⟨

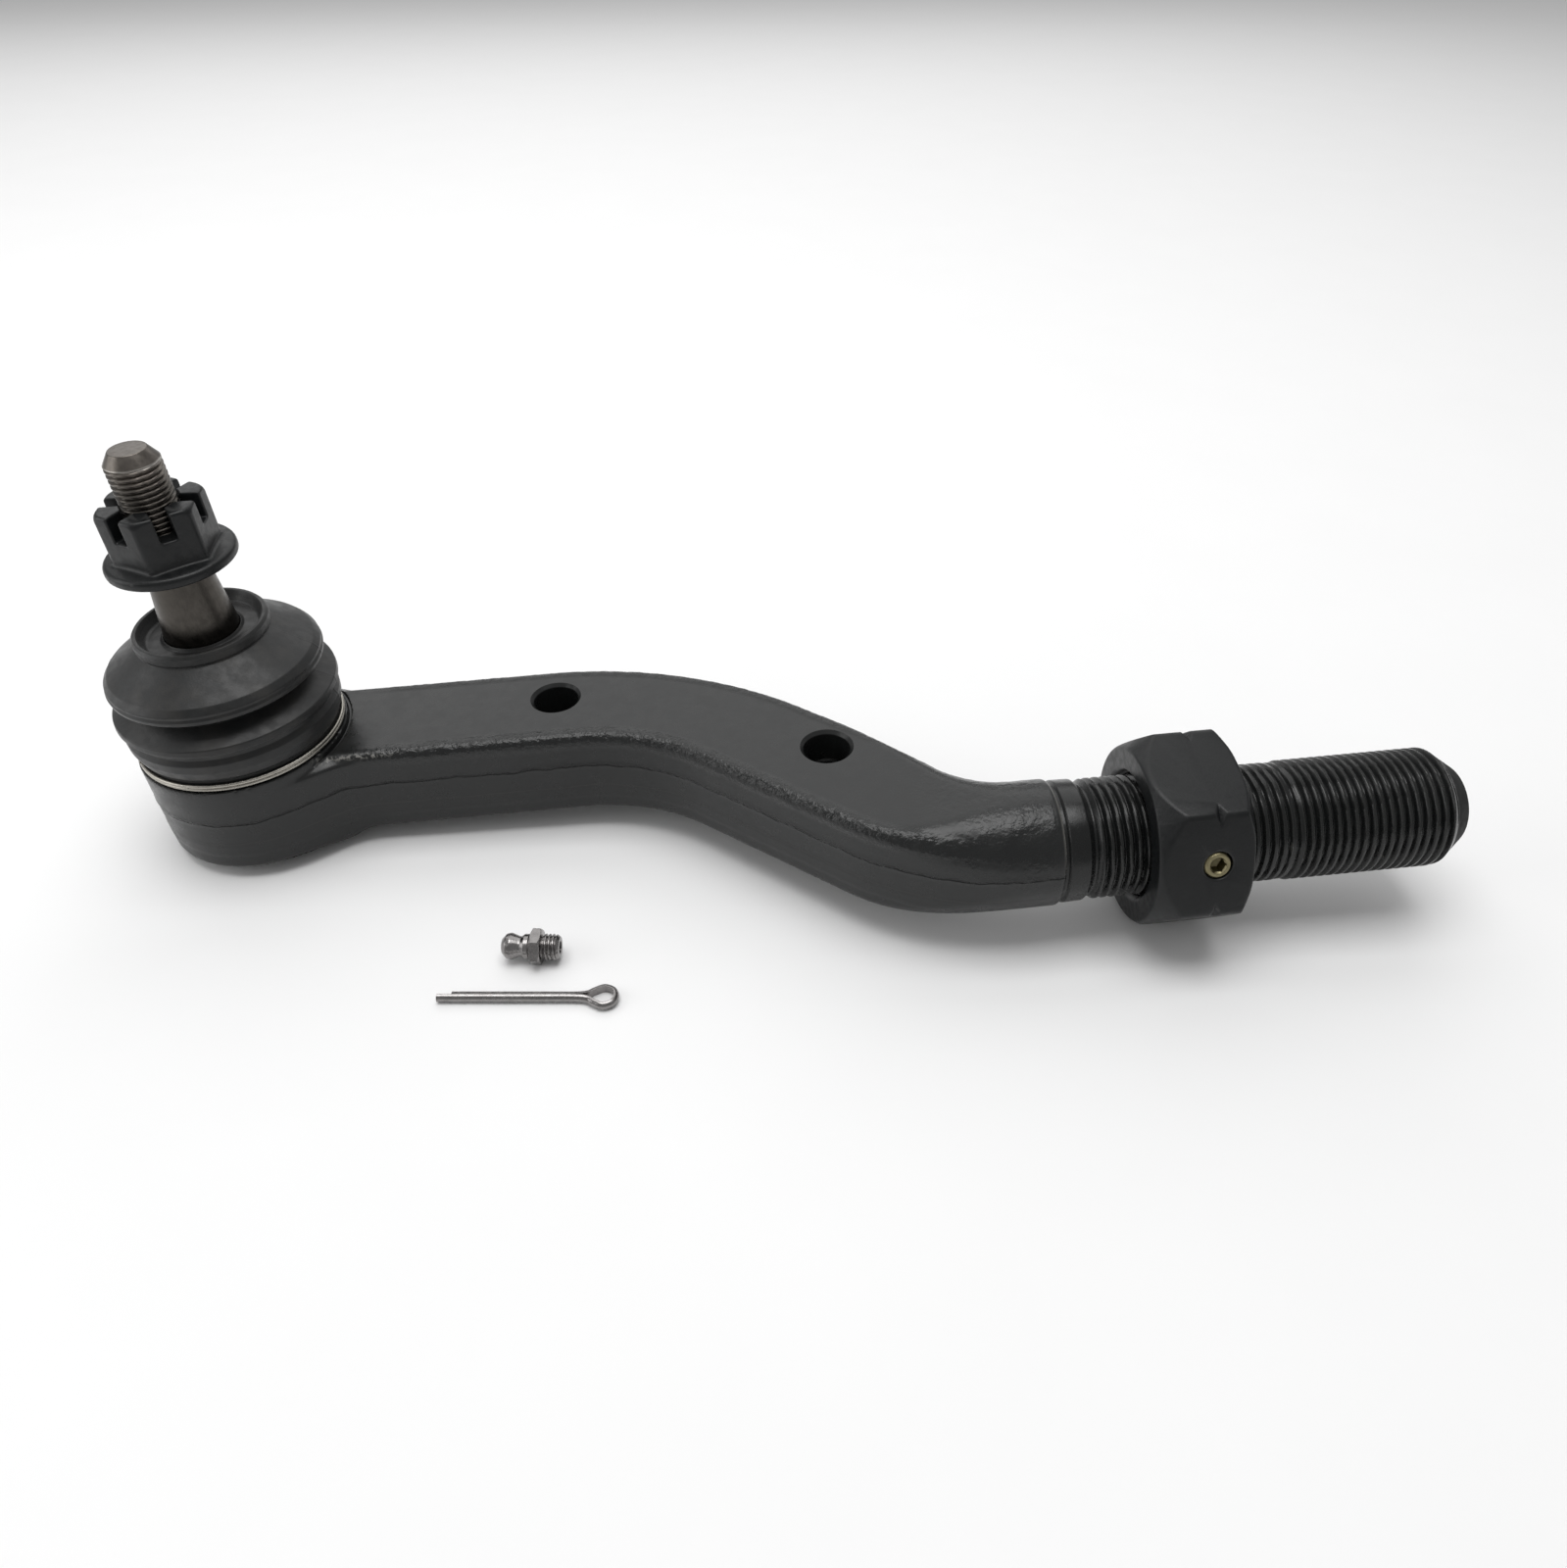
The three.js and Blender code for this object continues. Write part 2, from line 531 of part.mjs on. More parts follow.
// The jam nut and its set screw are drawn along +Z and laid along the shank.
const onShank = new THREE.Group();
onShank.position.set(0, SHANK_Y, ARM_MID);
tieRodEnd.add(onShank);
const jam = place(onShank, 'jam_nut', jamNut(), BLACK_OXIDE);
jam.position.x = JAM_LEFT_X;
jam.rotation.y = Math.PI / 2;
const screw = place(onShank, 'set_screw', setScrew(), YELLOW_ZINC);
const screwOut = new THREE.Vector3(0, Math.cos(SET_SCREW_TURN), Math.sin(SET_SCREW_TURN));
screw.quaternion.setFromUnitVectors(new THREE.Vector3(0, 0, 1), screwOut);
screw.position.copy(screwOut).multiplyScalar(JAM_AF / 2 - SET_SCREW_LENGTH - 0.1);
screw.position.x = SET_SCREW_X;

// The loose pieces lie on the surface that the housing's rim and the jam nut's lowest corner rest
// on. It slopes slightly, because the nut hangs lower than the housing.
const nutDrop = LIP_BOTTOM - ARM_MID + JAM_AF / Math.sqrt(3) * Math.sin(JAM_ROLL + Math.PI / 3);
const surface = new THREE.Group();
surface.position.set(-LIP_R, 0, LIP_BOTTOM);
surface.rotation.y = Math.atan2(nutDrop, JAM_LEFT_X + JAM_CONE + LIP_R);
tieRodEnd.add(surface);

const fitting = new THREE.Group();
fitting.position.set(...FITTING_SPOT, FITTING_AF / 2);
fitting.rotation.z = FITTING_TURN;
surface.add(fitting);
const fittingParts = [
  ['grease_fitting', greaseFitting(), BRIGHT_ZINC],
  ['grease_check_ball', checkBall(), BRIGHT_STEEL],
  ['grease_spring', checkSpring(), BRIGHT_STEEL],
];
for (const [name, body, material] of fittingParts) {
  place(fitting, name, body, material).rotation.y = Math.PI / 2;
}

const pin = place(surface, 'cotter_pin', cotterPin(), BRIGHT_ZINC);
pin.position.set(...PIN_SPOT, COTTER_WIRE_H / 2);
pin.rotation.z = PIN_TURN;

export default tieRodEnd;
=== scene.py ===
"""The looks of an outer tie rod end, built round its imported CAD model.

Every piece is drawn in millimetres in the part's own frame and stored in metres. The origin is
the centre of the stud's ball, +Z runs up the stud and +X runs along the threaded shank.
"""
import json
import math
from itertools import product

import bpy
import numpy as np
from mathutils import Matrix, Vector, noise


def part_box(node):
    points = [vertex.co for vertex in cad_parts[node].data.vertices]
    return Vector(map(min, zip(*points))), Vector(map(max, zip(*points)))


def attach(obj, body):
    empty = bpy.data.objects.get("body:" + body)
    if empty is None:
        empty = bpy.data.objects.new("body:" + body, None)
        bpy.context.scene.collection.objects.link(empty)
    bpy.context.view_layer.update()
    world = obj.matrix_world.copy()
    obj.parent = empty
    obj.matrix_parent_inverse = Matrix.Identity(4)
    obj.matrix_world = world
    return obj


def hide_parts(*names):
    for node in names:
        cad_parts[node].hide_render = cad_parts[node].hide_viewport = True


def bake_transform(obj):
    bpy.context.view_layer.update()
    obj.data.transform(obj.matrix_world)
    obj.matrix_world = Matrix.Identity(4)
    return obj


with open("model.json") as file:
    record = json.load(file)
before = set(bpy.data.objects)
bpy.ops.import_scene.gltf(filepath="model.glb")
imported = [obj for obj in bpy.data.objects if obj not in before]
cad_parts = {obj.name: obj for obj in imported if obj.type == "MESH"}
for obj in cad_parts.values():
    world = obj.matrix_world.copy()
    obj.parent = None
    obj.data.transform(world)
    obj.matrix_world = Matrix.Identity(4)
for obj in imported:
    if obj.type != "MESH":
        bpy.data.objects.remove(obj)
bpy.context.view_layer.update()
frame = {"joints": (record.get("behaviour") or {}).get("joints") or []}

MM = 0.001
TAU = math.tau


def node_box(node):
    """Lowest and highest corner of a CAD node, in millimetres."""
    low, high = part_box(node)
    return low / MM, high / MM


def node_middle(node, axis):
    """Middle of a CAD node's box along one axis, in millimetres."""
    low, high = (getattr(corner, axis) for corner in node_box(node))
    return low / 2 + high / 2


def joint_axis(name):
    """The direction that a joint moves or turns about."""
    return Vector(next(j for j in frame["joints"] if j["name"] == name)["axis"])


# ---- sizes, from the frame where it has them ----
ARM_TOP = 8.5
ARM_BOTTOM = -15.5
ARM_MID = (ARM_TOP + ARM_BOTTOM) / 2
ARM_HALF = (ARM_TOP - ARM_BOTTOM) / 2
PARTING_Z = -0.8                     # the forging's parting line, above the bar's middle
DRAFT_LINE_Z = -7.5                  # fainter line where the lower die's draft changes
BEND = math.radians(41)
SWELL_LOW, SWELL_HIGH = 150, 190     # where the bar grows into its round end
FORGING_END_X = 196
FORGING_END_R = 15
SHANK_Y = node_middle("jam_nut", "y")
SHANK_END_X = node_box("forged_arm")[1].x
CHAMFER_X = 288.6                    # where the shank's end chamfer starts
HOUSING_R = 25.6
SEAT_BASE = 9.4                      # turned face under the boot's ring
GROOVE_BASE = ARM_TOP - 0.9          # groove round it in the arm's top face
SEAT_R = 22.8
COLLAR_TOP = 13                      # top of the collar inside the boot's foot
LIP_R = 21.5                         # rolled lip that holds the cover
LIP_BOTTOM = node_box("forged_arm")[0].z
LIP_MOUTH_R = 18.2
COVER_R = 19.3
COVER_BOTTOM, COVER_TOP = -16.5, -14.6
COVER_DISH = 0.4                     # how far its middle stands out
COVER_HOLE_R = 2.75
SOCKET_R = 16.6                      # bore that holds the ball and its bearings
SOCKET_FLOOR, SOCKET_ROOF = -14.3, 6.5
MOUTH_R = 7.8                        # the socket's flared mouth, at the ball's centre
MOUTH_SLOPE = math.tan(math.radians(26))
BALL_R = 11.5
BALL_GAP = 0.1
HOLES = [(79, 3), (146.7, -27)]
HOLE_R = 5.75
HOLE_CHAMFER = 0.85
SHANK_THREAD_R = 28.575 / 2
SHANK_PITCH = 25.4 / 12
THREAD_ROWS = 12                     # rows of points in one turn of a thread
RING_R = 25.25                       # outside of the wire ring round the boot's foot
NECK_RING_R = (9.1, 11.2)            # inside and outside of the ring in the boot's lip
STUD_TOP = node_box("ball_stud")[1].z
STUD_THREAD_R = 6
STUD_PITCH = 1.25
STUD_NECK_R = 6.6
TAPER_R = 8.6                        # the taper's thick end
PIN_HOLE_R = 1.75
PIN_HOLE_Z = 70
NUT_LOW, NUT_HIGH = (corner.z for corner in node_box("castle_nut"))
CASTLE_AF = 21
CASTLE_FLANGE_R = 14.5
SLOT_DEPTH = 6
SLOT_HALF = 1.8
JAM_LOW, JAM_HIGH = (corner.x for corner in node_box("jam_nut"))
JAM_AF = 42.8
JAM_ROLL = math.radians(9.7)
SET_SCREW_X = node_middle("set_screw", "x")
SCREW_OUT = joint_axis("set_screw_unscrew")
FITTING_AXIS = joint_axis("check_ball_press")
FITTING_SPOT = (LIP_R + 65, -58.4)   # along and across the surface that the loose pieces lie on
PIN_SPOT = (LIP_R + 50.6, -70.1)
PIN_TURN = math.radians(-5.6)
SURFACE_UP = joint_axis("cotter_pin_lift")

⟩

STATED TASK:
All of the data must be returned exactly.

WRITTEN ANSWER:
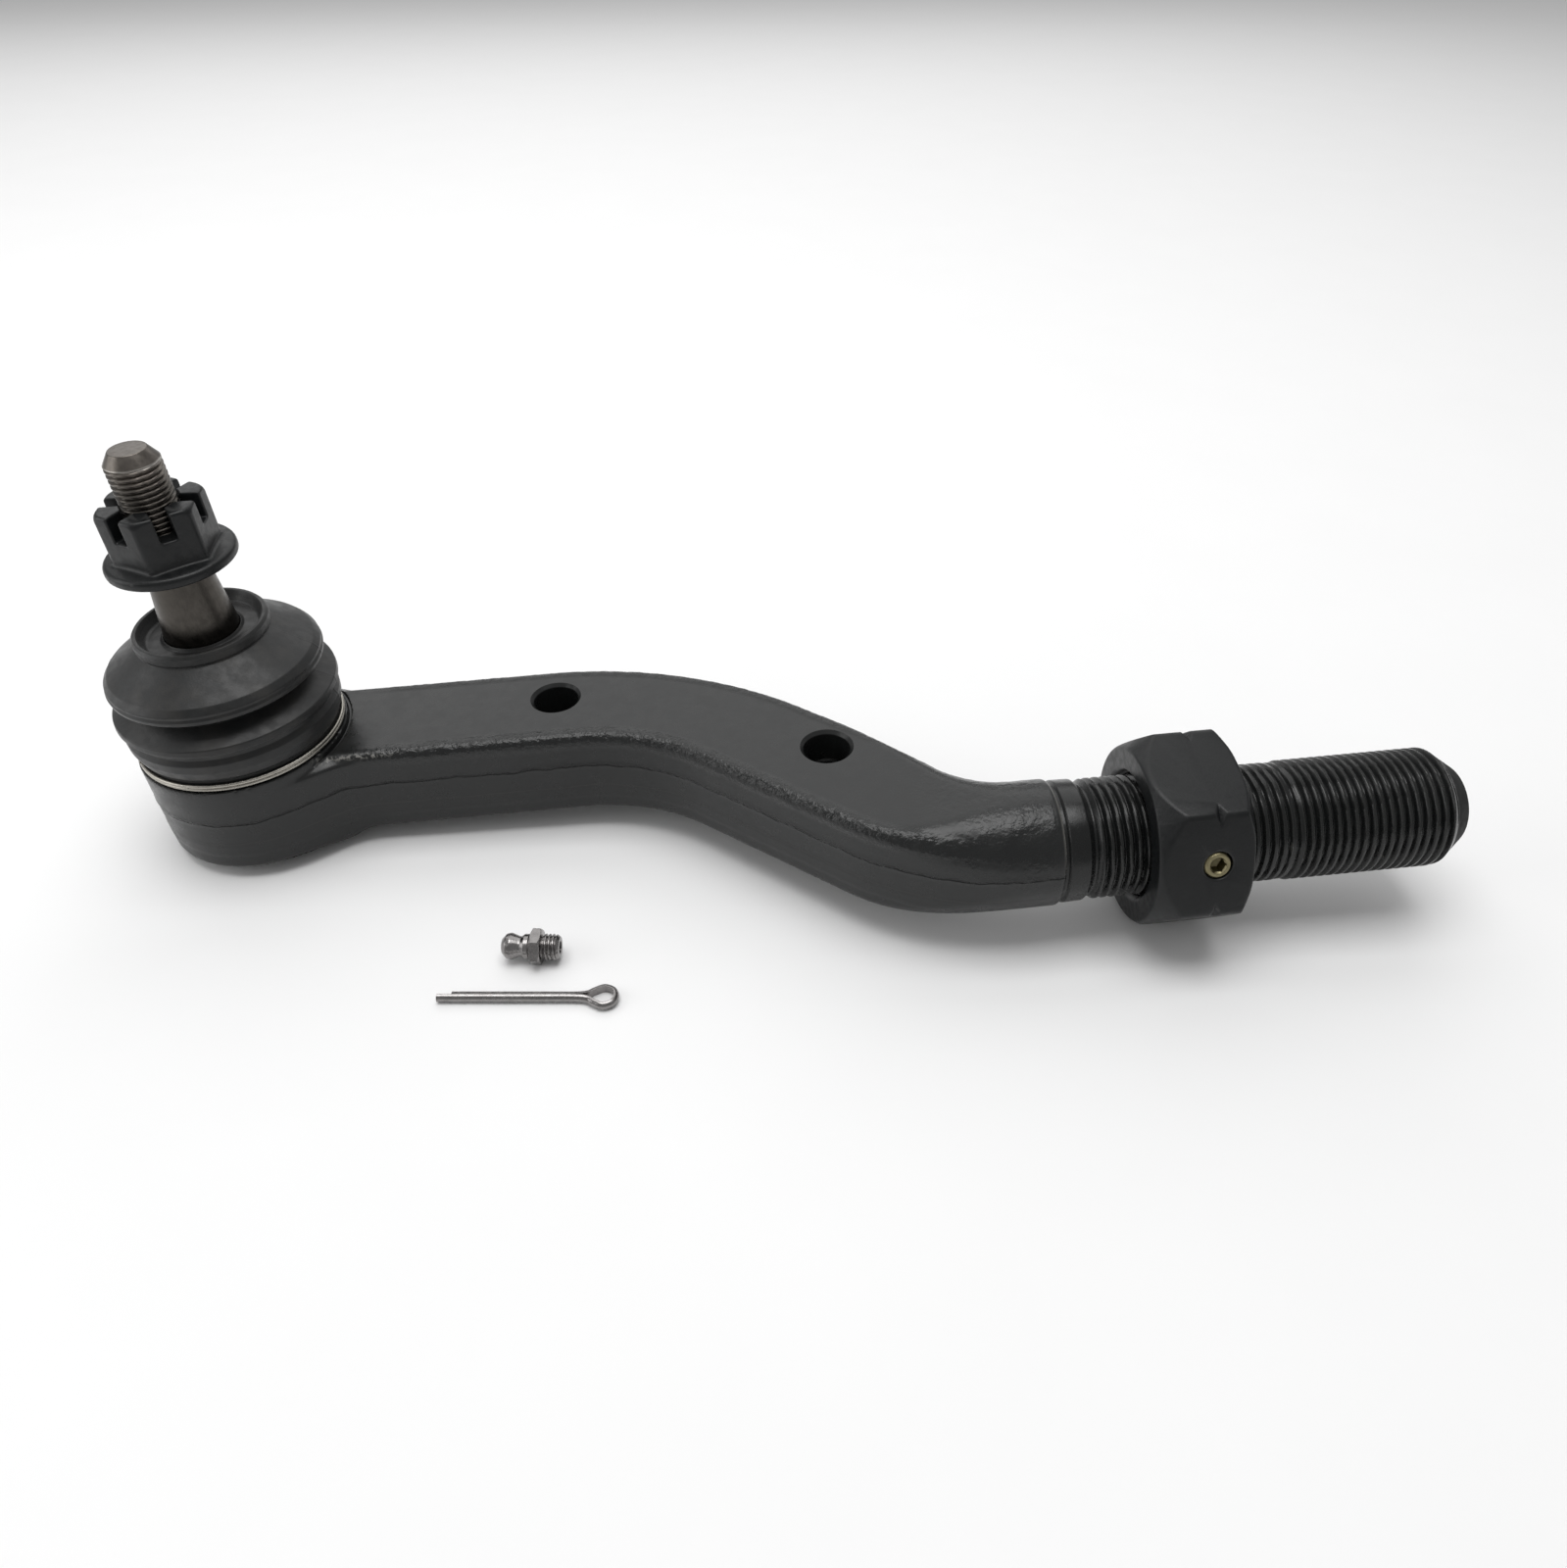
The three.js and Blender code for this object continues. Write part 2, from line 531 of part.mjs on. More parts follow.
// The jam nut and its set screw are drawn along +Z and laid along the shank.
const onShank = new THREE.Group();
onShank.position.set(0, SHANK_Y, ARM_MID);
tieRodEnd.add(onShank);
const jam = place(onShank, 'jam_nut', jamNut(), BLACK_OXIDE);
jam.position.x = JAM_LEFT_X;
jam.rotation.y = Math.PI / 2;
const screw = place(onShank, 'set_screw', setScrew(), YELLOW_ZINC);
const screwOut = new THREE.Vector3(0, Math.cos(SET_SCREW_TURN), Math.sin(SET_SCREW_TURN));
screw.quaternion.setFromUnitVectors(new THREE.Vector3(0, 0, 1), screwOut);
screw.position.copy(screwOut).multiplyScalar(JAM_AF / 2 - SET_SCREW_LENGTH - 0.1);
screw.position.x = SET_SCREW_X;

// The loose pieces lie on the surface that the housing's rim and the jam nut's lowest corner rest
// on. It slopes slightly, because the nut hangs lower than the housing.
const nutDrop = LIP_BOTTOM - ARM_MID + JAM_AF / Math.sqrt(3) * Math.sin(JAM_ROLL + Math.PI / 3);
const surface = new THREE.Group();
surface.position.set(-LIP_R, 0, LIP_BOTTOM);
surface.rotation.y = Math.atan2(nutDrop, JAM_LEFT_X + JAM_CONE + LIP_R);
tieRodEnd.add(surface);

const fitting = new THREE.Group();
fitting.position.set(...FITTING_SPOT, FITTING_AF / 2);
fitting.rotation.z = FITTING_TURN;
surface.add(fitting);
const fittingParts = [
  ['grease_fitting', greaseFitting(), BRIGHT_ZINC],
  ['grease_check_ball', checkBall(), BRIGHT_STEEL],
  ['grease_spring', checkSpring(), BRIGHT_STEEL],
];
for (const [name, body, material] of fittingParts) {
  place(fitting, name, body, material).rotation.y = Math.PI / 2;
}

const pin = place(surface, 'cotter_pin', cotterPin(), BRIGHT_ZINC);
pin.position.set(...PIN_SPOT, COTTER_WIRE_H / 2);
pin.rotation.z = PIN_TURN;

export default tieRodEnd;
=== scene.py ===
"""The looks of an outer tie rod end, built round its imported CAD model.

Every piece is drawn in millimetres in the part's own frame and stored in metres. The origin is
the centre of the stud's ball, +Z runs up the stud and +X runs along the threaded shank.
"""
import json
import math
from itertools import product

import bpy
import numpy as np
from mathutils import Matrix, Vector, noise


def part_box(node):
    points = [vertex.co for vertex in cad_parts[node].data.vertices]
    return Vector(map(min, zip(*points))), Vector(map(max, zip(*points)))


def attach(obj, body):
    empty = bpy.data.objects.get("body:" + body)
    if empty is None:
        empty = bpy.data.objects.new("body:" + body, None)
        bpy.context.scene.collection.objects.link(empty)
    bpy.context.view_layer.update()
    world = obj.matrix_world.copy()
    obj.parent = empty
    obj.matrix_parent_inverse = Matrix.Identity(4)
    obj.matrix_world = world
    return obj


def hide_parts(*names):
    for node in names:
        cad_parts[node].hide_render = cad_parts[node].hide_viewport = True


def bake_transform(obj):
    bpy.context.view_layer.update()
    obj.data.transform(obj.matrix_world)
    obj.matrix_world = Matrix.Identity(4)
    return obj


with open("model.json") as file:
    record = json.load(file)
before = set(bpy.data.objects)
bpy.ops.import_scene.gltf(filepath="model.glb")
imported = [obj for obj in bpy.data.objects if obj not in before]
cad_parts = {obj.name: obj for obj in imported if obj.type == "MESH"}
for obj in cad_parts.values():
    world = obj.matrix_world.copy()
    obj.parent = None
    obj.data.transform(world)
    obj.matrix_world = Matrix.Identity(4)
for obj in imported:
    if obj.type != "MESH":
        bpy.data.objects.remove(obj)
bpy.context.view_layer.update()
frame = {"joints": (record.get("behaviour") or {}).get("joints") or []}

MM = 0.001
TAU = math.tau


def node_box(node):
    """Lowest and highest corner of a CAD node, in millimetres."""
    low, high = part_box(node)
    return low / MM, high / MM


def node_middle(node, axis):
    """Middle of a CAD node's box along one axis, in millimetres."""
    low, high = (getattr(corner, axis) for corner in node_box(node))
    return low / 2 + high / 2


def joint_axis(name):
    """The direction that a joint moves or turns about."""
    return Vector(next(j for j in frame["joints"] if j["name"] == name)["axis"])


# ---- sizes, from the frame where it has them ----
ARM_TOP = 8.5
ARM_BOTTOM = -15.5
ARM_MID = (ARM_TOP + ARM_BOTTOM) / 2
ARM_HALF = (ARM_TOP - ARM_BOTTOM) / 2
PARTING_Z = -0.8                     # the forging's parting line, above the bar's middle
DRAFT_LINE_Z = -7.5                  # fainter line where the lower die's draft changes
BEND = math.radians(41)
SWELL_LOW, SWELL_HIGH = 150, 190     # where the bar grows into its round end
FORGING_END_X = 196
FORGING_END_R = 15
SHANK_Y = node_middle("jam_nut", "y")
SHANK_END_X = node_box("forged_arm")[1].x
CHAMFER_X = 288.6                    # where the shank's end chamfer starts
HOUSING_R = 25.6
SEAT_BASE = 9.4                      # turned face under the boot's ring
GROOVE_BASE = ARM_TOP - 0.9          # groove round it in the arm's top face
SEAT_R = 22.8
COLLAR_TOP = 13                      # top of the collar inside the boot's foot
LIP_R = 21.5                         # rolled lip that holds the cover
LIP_BOTTOM = node_box("forged_arm")[0].z
LIP_MOUTH_R = 18.2
COVER_R = 19.3
COVER_BOTTOM, COVER_TOP = -16.5, -14.6
COVER_DISH = 0.4                     # how far its middle stands out
COVER_HOLE_R = 2.75
SOCKET_R = 16.6                      # bore that holds the ball and its bearings
SOCKET_FLOOR, SOCKET_ROOF = -14.3, 6.5
MOUTH_R = 7.8                        # the socket's flared mouth, at the ball's centre
MOUTH_SLOPE = math.tan(math.radians(26))
BALL_R = 11.5
BALL_GAP = 0.1
HOLES = [(79, 3), (146.7, -27)]
HOLE_R = 5.75
HOLE_CHAMFER = 0.85
SHANK_THREAD_R = 28.575 / 2
SHANK_PITCH = 25.4 / 12
THREAD_ROWS = 12                     # rows of points in one turn of a thread
RING_R = 25.25                       # outside of the wire ring round the boot's foot
NECK_RING_R = (9.1, 11.2)            # inside and outside of the ring in the boot's lip
STUD_TOP = node_box("ball_stud")[1].z
STUD_THREAD_R = 6
STUD_PITCH = 1.25
STUD_NECK_R = 6.6
TAPER_R = 8.6                        # the taper's thick end
PIN_HOLE_R = 1.75
PIN_HOLE_Z = 70
NUT_LOW, NUT_HIGH = (corner.z for corner in node_box("castle_nut"))
CASTLE_AF = 21
CASTLE_FLANGE_R = 14.5
SLOT_DEPTH = 6
SLOT_HALF = 1.8
JAM_LOW, JAM_HIGH = (corner.x for corner in node_box("jam_nut"))
JAM_AF = 42.8
JAM_ROLL = math.radians(9.7)
SET_SCREW_X = node_middle("set_screw", "x")
SCREW_OUT = joint_axis("set_screw_unscrew")
FITTING_AXIS = joint_axis("check_ball_press")
FITTING_SPOT = (LIP_R + 65, -58.4)   # along and across the surface that the loose pieces lie on
PIN_SPOT = (LIP_R + 50.6, -70.1)
PIN_TURN = math.radians(-5.6)
SURFACE_UP = joint_axis("cotter_pin_lift")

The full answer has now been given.